I am interested in food in general, and I have lifelong food allergies.  It’s important for people to know what’s in the food we’re eating and where it comes from.  It’s literally life and death for some of us.  I use pure ingredients, and I support local farmers by buying local eggs and flour from a mill in Pennsylvania.  These ingredients and approach to food – and life – work together to create a wonderful product that people can trust and feel good about putting it in their bodies, even if it is a treat.  People look for comfort in super processed food, but a nice, tasty cookie in moderation will make you feel good and won’t make you sick.

What was the first cookie you ever decorated?

I made gingerbread cutouts with my family as a kid.  That was long before I had any inkling of starting a cooking baking business.  The business pays homage to family and those warm feelings you get when you think of sweets and treats and sugar.

What is the craziest cookie you’ve ever made?

I have had a lot of unique requests for anniversaries or birthdays or parties.  They keep challenging me more and more.  Just when I think, “I’ll never get a crazier order than this,” the next order comes in.  I made hot dog cookies for a Labor Day event. I’m a vegetarian, and I thought, “Now here’s a hotdog that I can actually eat!”  I recently made Cheshire Cat cookies for an Alice in Wonderland Halloween party.  That order had its own design challenges.  Would it be cartoony?  Or a minimalist smile and eyes? Or maybe Tim Burtonesque?  (See the final cookie design in the photos.)  I had an order for Back to School Apple cookies.  An apple is an apple, but an apple cookie is a design canvas.  I know it’s corny to think of cookies as art, but they really are medium of expression.

If you were a cookie yourself, what shape would you be?  (Full Disclosure: I have a mermaid cookie cutter that I always decorate as myself.)

I think it would be a very simple heart shape.  It’s my signature cookie.  I know it’s cheesy, but come on, I’m a cookie baker – it doesn’t get any cheesier than that.  I just completed an order of a dozen hearts the color of the sunset.  Half were marbled with sunset colors, and some were pure orange, red or yellow.  A heart is such a blank canvas for decorating, and it evokes feelings of love.

I will never look at a cookie the same way.  Can you tell us what you will be bringing to the BK Craft Central Market?

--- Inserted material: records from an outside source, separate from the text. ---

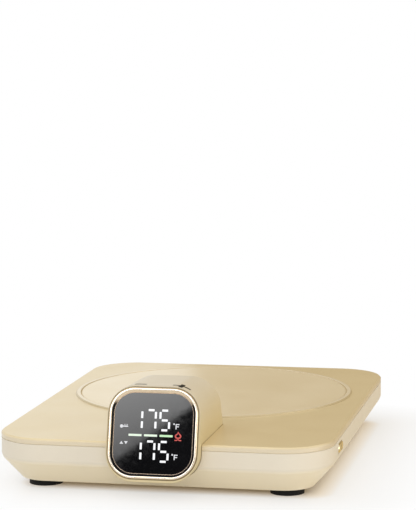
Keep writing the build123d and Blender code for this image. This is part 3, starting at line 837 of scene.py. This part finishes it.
def laid_strip(work, tree, lower_left, lower_right, upper_left):
    """A thin skin over a rectangle of a surface, found by looking straight down on it."""
    grid = []
    for row in range(PRINT_STEPS + 1):
        line = []
        for column in range(PRINT_STEPS + 1):
            start = (
                lower_left
                + (lower_right - lower_left) * column / PRINT_STEPS
                + (upper_left - lower_left) * row / PRINT_STEPS
            )
            hit, normal, index, distance = tree.ray_cast(start, -UP)
            line.append(work.verts.new(hit + normal * (PRINT_LIFT * MM)))
        grid.append(line)
    for row in range(PRINT_STEPS):
        for column in range(PRINT_STEPS):
            work.faces.new((
                grid[row][column], grid[row][column + 1],
                grid[row + 1][column + 1], grid[row + 1][column],
            ))


def make_touch_marks():
    """Printed minus and plus on the pod's roof."""
    tree = surface_of("pod_housing")
    ink = printed("mark_ink", colour(12, 11, 10), colour(20, 18, 16))

    def bar(middle_x, width, depth):
        def make(work):
            low_x = (middle_x - width / 2) * MM
            high_x = (middle_x + width / 2) * MM
            low_y = (PRINT_Y - depth / 2) * MM
            high_y = (PRINT_Y + depth / 2) * MM
            level = LOOK_FROM * MM
            laid_strip(work, tree, Vector((low_x, low_y, level)), Vector((high_x, low_y, level)),
                       Vector((low_x, high_y, level)))
        return make

    piece("minus_mark", bar(MINUS_X, MINUS_LENGTH, PRINT_WIDTH), ink)
    piece("plus_mark_across", bar(PLUS_X, PLUS_LENGTH, PRINT_WIDTH), ink)
    piece("plus_mark_deep", bar(PLUS_X, PRINT_WIDTH, PLUS_LENGTH), ink)


# ------------------------------------------------------------------ symbol on the key
ICON_RADIUS = 0.9
ICON_LINE = 0.3
ICON_PROUD = 0.003
ICON_STEPS = 28
# Half of the ring's opening. The upright line starts this far above the symbol's middle, and
# ends this far past the ring's radius.
ICON_OPENING = math.radians(38)
ICON_LINE_FROM = 0.15
ICON_LINE_PAST = 0.2


def make_key_icon():
    """A round power symbol: an open ring with a short upright line, on the key's outer face."""
    low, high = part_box("power_key")
    middle_y = (low.y + high.y) / 2
    middle_z = (low.z + high.z) / 2
    face_x = high.x + ICON_PROUD * MM
    half = ICON_LINE / 2

    def make(work):
        rows = []
        for step in range(ICON_STEPS + 1):
            turned = (2 * math.pi - 2 * ICON_OPENING) * step / ICON_STEPS
            angle = math.pi / 2 + ICON_OPENING + turned
            rows.append([
                work.verts.new((
                    face_x,
                    middle_y + radius * MM * math.cos(angle),
                    middle_z + radius * MM * math.sin(angle),
                ))
                for radius in (ICON_RADIUS - half, ICON_RADIUS + half)
            ])
        for first, second in zip(rows, rows[1:]):
            work.faces.new((first[0], first[1], second[1], second[0]))
        low_z = middle_z + ICON_LINE_FROM * MM
        high_z = middle_z + (ICON_RADIUS + ICON_LINE_PAST) * MM
        work.faces.new([
            work.verts.new((face_x, y, z))
            for y, z in (
                (middle_y - half * MM, low_z), (middle_y + half * MM, low_z),
                (middle_y + half * MM, high_z), (middle_y - half * MM, high_z),
            )
        ])

    ink = printed("key_ink", colour(96, 80, 50), colour(112, 95, 62))
    piece("power_symbol", make, ink, body="power_key")


# ------------------------------------------------------------------ floor
# Half of the floor's side, in metres, like all that follows for the floor.
FLOOR_REACH = 8.0
FLOOR_PAPER = colour(250, 250, 250)
FLOOR_PAPER_SHADE = colour(249, 249, 248)
FLOOR_ROUGHNESS = 0.26
# The floor's own light grows away from a rectangle, which lies inside the outline of the case
# and a little to the right and to the front of its middle, in a steep ramp and a gentle one.
FLOOR_INSET = Vector((0.0134, 0.019, 0.0))
FLOOR_SHIFT = Vector((0.0036, -0.003, 0.0))
FLOOR_LIGHT = 0.14
FLOOR_NEAR = (0.001, 0.011)
FLOOR_NEAR_LIGHT = 0.58
FLOOR_FAR = (0.011, 0.045)
FLOOR_WARM = (1.0, 0.68, 0.32, 1.0)
FLOOR_WARM_END = 0.010
# Light under the object, full from a little inside this inset of the case's outline.
FLOOR_DEEP = Vector((0.006, 0.006, 0.0))
FLOOR_DEEP_FADE = (-0.004, 0.0)
FLOOR_DEEP_LIGHT = 0.85


def background_rays(tree):
    """One for rays that look at the background, straight, in a reflection or through glass."""
    path = tree.nodes.new("ShaderNodeLightPath")
    value = path.outputs["Is Camera Ray"]
    for kind in ("Is Glossy Ray", "Is Transmission Ray"):
        either = tree.nodes.new("ShaderNodeMath")
        either.operation = "MAXIMUM"
        tree.links.new(value, either.inputs[0])
        tree.links.new(path.outputs[kind], either.inputs[1])
        value = either.outputs["Value"]
    return value


def past_rectangle(look, middle, half):
    """How far a place on the floor lies past the sides of a rectangle, along X and along Y."""
    centred = look.combine_vectors("SUBTRACT", look.place, (middle.x, middle.y, 0.0))
    sides = look.combine_vectors("ABSOLUTE", centred)
    return look.combine_vectors("SUBTRACT", sides, (half.x, half.y, 0.0))


def faded_floor(look, middle, half):
    """Paper near the object, turning into plain white for rays that look at the floor."""
    beyond = past_rectangle(look, middle + FLOOR_SHIFT, half - FLOOR_INSET)
    outside = look.combine_vectors("MAXIMUM", beyond, (0.0, 0.0, 0.0))
    distance = look.combine_vectors("LENGTH", outside, result="Value")
    near = look.spread(distance, FLOOR_LIGHT, FLOOR_NEAR_LIGHT, *FLOOR_NEAR)
    rest = look.spread(distance, 0.0, 1.0 - FLOOR_NEAR_LIGHT, *FLOOR_FAR)
    seen = look.combine("MULTIPLY", look.combine("ADD", near, rest), background_rays(look.tree))
    # Light that the cream underside throws back warms the floor close to it.
    cooled = look.spread(distance, 0.0, 1.0, 0.0, FLOOR_WARM_END)
    own_light = look.glow(look.blend(cooled, FLOOR_WARM, WHITE), 1.0)
    return look.fade(seen, look.shader.outputs["BSDF"], own_light)


def lit_underside(look, middle, half, surface):
    """Light of the floor under the object, for the first diffuse rays alone.

    Without it the underside is black in a view from below.
    """
    sides = look.parts(past_rectangle(look, middle, half - FLOOR_DEEP))
    nearest = look.combine("MAXIMUM", sides["X"], sides["Y"])
    deep = look.spread(nearest, FLOOR_DEEP_LIGHT, 0.0, *FLOOR_DEEP_FADE)
    path = look.add("ShaderNodeLightPath").outputs
    first_depth, tolerance = 1.0, 0.5
    first = look.combine("COMPARE", path["Ray Depth"], first_depth, tolerance)
    thrown = look.combine("MULTIPLY", first, path["Is Diffuse Ray"])
    return look.fade(look.combine("MULTIPLY", deep, thrown), surface, look.glow(WHITE, 1.0))


def make_floor():
    """Pale floor that turns plain white away from the object and hides nothing from below."""
    def grid(work):
        bmesh.ops.create_grid(work, x_segments=1, y_segments=1, size=FLOOR_REACH)

    floor = mesh_object("floor", grid)
    look = Finish("floor_paper")
    look.material.cycles.emission_sampling = "NONE"
    paper = look.clouds(FLOOR_PAPER, FLOOR_PAPER_SHADE, scale=14.0, detail=1.0)
    look.set(Base_Color=paper, Roughness=FLOOR_ROUGHNESS, Specular_IOR_Level=0.5)
    low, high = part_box("lower_case")
    middle = (low + high) / 2
    half = (high - low) / 2
    surface = lit_underside(look, middle, half, faded_floor(look, middle, half))
    look.show(look.clear_behind(surface))
    floor.data.materials.append(look.material)


# ------------------------------------------------------------------ background and cards
WORLD_TINT = (1.0, 0.99, 0.97, 1.0)
WORLD_LEVEL = 0.74

# Black card and lit card, one behind the other where the display mirrors the camera's view.
CARD_DISTANCE = 420.0
CARD_STEP = 5
CARD_REACH = 90.0
CARD_SLOPE = 0.87
CARD_LEVEL = 4.4
CARD_FAR_LEVEL = 0.6
# Half of the stretch over which the lit card's light falls off.
CARD_GRADIENT = 30.0
# Steps to the right for each step down, in the direction in which a card's light falls off.
CARD_FALL = 0.35

WARM_CARD_PLACE = Vector((-60.0, 260.0, 0.0))
WARM_CARD_SIZE = (500.0, 300.0)
WARM_CARD_TINT = colour(190, 165, 118)
WARM_CARD_LEVEL = 0.8
FLOOR_CARD_PLACE = Vector((62.0, -60.0, 0.3))
FLOOR_CARD_SIZE = (300.0, 400.0)
FLOOR_CARD_TINT = colour(204, 180, 134)
FLOOR_CARD_LEVEL = 1.0


def make_world():
    """White where it is looked at, and a softer level as light."""
    world = bpy.data.worlds.new("studio")
    bpy.context.scene.world = world
    world.use_nodes = True
    tree = world.node_tree
    tree.nodes.clear()
    mixed = tree.nodes.new("ShaderNodeMixShader")
    tree.links.new(background_rays(tree), mixed.inputs["Fac"])
    for socket, tint, level in ((1, WORLD_TINT, WORLD_LEVEL), (2, WHITE, 1.0)):
        background = tree.nodes.new("ShaderNodeBackground")
        background.inputs["Color"].default_value = tint
        background.inputs["Strength"].default_value = level
        tree.links.new(background.outputs["Background"], mixed.inputs[socket])
    output = tree.nodes.new("ShaderNodeOutputWorld")
    tree.links.new(mixed.outputs["Shader"], output.inputs["Surface"])


def rectangle(left, bottom, right, top):
    return [(left, bottom), (right, bottom), (right, top), (left, top)]


def card(name, middle, right, up, corners, tint, level, far_level=None, one_sided=False):
    """A flat card that only polished surfaces see, from its corners to the right and up.

    With a second level its light falls off from its upper left corner to its lower right one.
    A one-sided card is clear from behind.
    """
    def sheet(work):
        work.faces.new([work.verts.new((middle + right * x + up * y) * MM) for x, y in corners])

    made = mesh_object(name, sheet)
    look = Finish(name + "_face")
    if far_level is not None:
        away = (right * CARD_FALL - up).normalized()
        start = (middle * MM).dot(away)
        along = look.combine_vectors("DOT_PRODUCT", look.place, away, result="Value")
        level = look.spread(along, level, far_level,
                            start - CARD_GRADIENT * MM, start + CARD_GRADIENT * MM)
    surface = look.glow(tint, level)
    look.show(look.clear_behind(surface) if one_sided else surface)
    made.data.materials.append(look.material)
    made.visible_camera = False
    made.visible_diffuse = False
    made.visible_transmission = False
    made.visible_shadow = False


def make_cards():
    """Reflections: a black card with a lit half for the display, and two warm ones.

    The warm ones stand behind the cover and lie on the floor at its right.
    """
    glass = FACE_CENTRE - FACE_OUT * WINDOW_RECESS
    towards_camera = (CAMERA_TARGET + camera_back() * CAMERA_DISTANCE - glass).normalized()
    mirrored = (FACE_OUT * (2 * towards_camera.dot(FACE_OUT)) - towards_camera).normalized()
    right = UP.cross(mirrored).normalized()
    up = mirrored.cross(right)
    black_at = glass + mirrored * CARD_DISTANCE
    lit_at = glass + mirrored * (CARD_DISTANCE - CARD_STEP)
    reach = CARD_REACH
    tall = CARD_SLOPE * reach
    card("black_card", black_at, right, up, rectangle(-reach, -reach, reach, reach), WHITE, 0.0)
    card("lit_card", lit_at, right, up,
         [(-reach, -tall), (reach, tall), (reach, reach), (-reach, reach)], WHITE,
         CARD_LEVEL, CARD_FAR_LEVEL)
    card("warm_card", WARM_CARD_PLACE, FACE_RIGHT, UP, rectangle(0, 0, *WARM_CARD_SIZE),
         WARM_CARD_TINT, WARM_CARD_LEVEL)
    card("floor_card", FLOOR_CARD_PLACE, FACE_RIGHT, Vector((0, 1, 0)),
         rectangle(0, 0, *FLOOR_CARD_SIZE), FLOOR_CARD_TINT, FLOOR_CARD_LEVEL, one_sided=True)


# ------------------------------------------------------------------ lamps
LAMP_AIM = Vector((0.0, 0.0, 0.02))
SIDE_TINT = (1.0, 0.83, 0.56)


def softbox(name, place, width, height, power, tint=(1.0, 1.0, 1.0), seen_in_gloss=True):
    """A large soft lamp that looks at the object and that the camera doesn't see."""
    data = bpy.data.lights.new(name, "AREA")
    data.shape = "RECTANGLE"
    data.size = width
    data.size_y = height
    data.energy = power
    data.color = tint
    lamp = bpy.data.objects.new(name, data)
    bpy.context.scene.collection.objects.link(lamp)
    lamp.location = place
    lamp.rotation_mode = "QUATERNION"
    lamp.rotation_quaternion = (LAMP_AIM - Vector(place)).to_track_quat("-Z", "Y")
    lamp.visible_camera = False
    lamp.visible_glossy = seen_in_gloss


def make_lights():
    """A broad lamp in front, one above at the back left, and a small warm one at the right."""
    softbox("key_light", place=(0.05, -1.2, 0.65), width=1.6, height=1.0, power=4.8,
            seen_in_gloss=False)
    softbox("top_light", place=(-0.35, 0.35, 1.3), width=1.3, height=1.2, power=2.5)
    softbox("side_light", place=(0.95, -0.2, 0.16), width=0.7, height=0.3, power=1.5,
            tint=SIDE_TINT)


bpy.context.scene.view_settings.view_transform = "Standard"
dress_nodes()
make_camera()
make_trim()
make_slope()
make_bezel_gap()
make_display()
make_plate_seal()
make_touch_marks()
make_key_icon()
make_floor()
make_world()
make_cards()
make_lights()
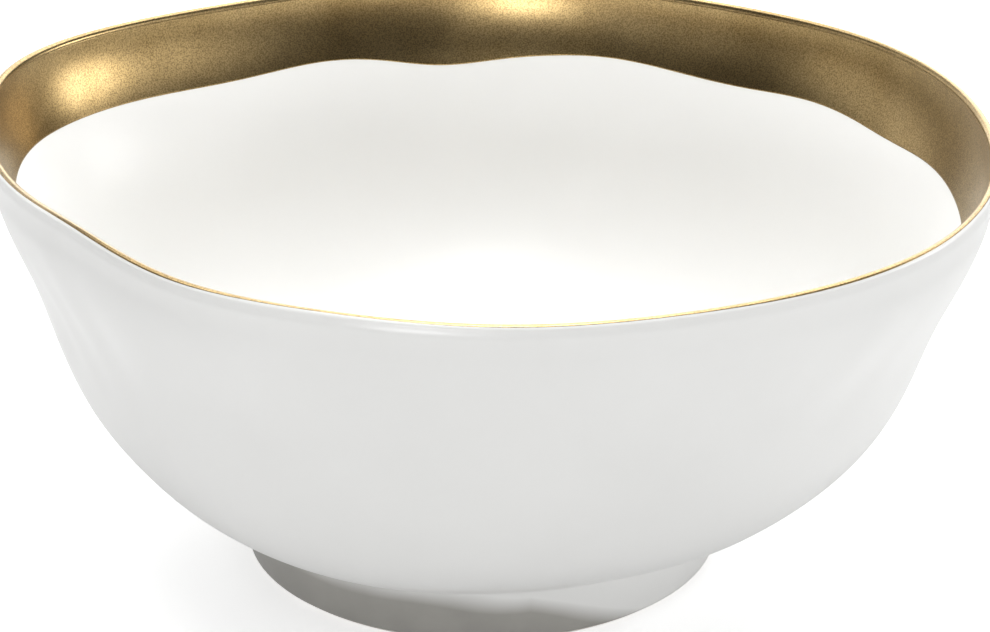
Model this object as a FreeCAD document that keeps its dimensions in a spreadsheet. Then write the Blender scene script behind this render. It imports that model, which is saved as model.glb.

I am currently R&D mode for the holidays.  My aim is to create the warmth of childhood.  Last year I did a lot of Santas.  I’m bringing them back for this year as well, and I’m also creating a Winter Wonderland, more about holidays and wintertime.  I’m also making a snowflake set, where each cookie is unique.  And I’ll have a skating set with a skate, a hat, mittens, and a snowflake. Plus some other surprises!

We can’t wait to see your creations!  Any final word of cookie wisdom?

I don’t care who you are – everybody loves a cookie.  It just makes you smile.  I like to make people happy, while being creative and doing things the way I want to do them.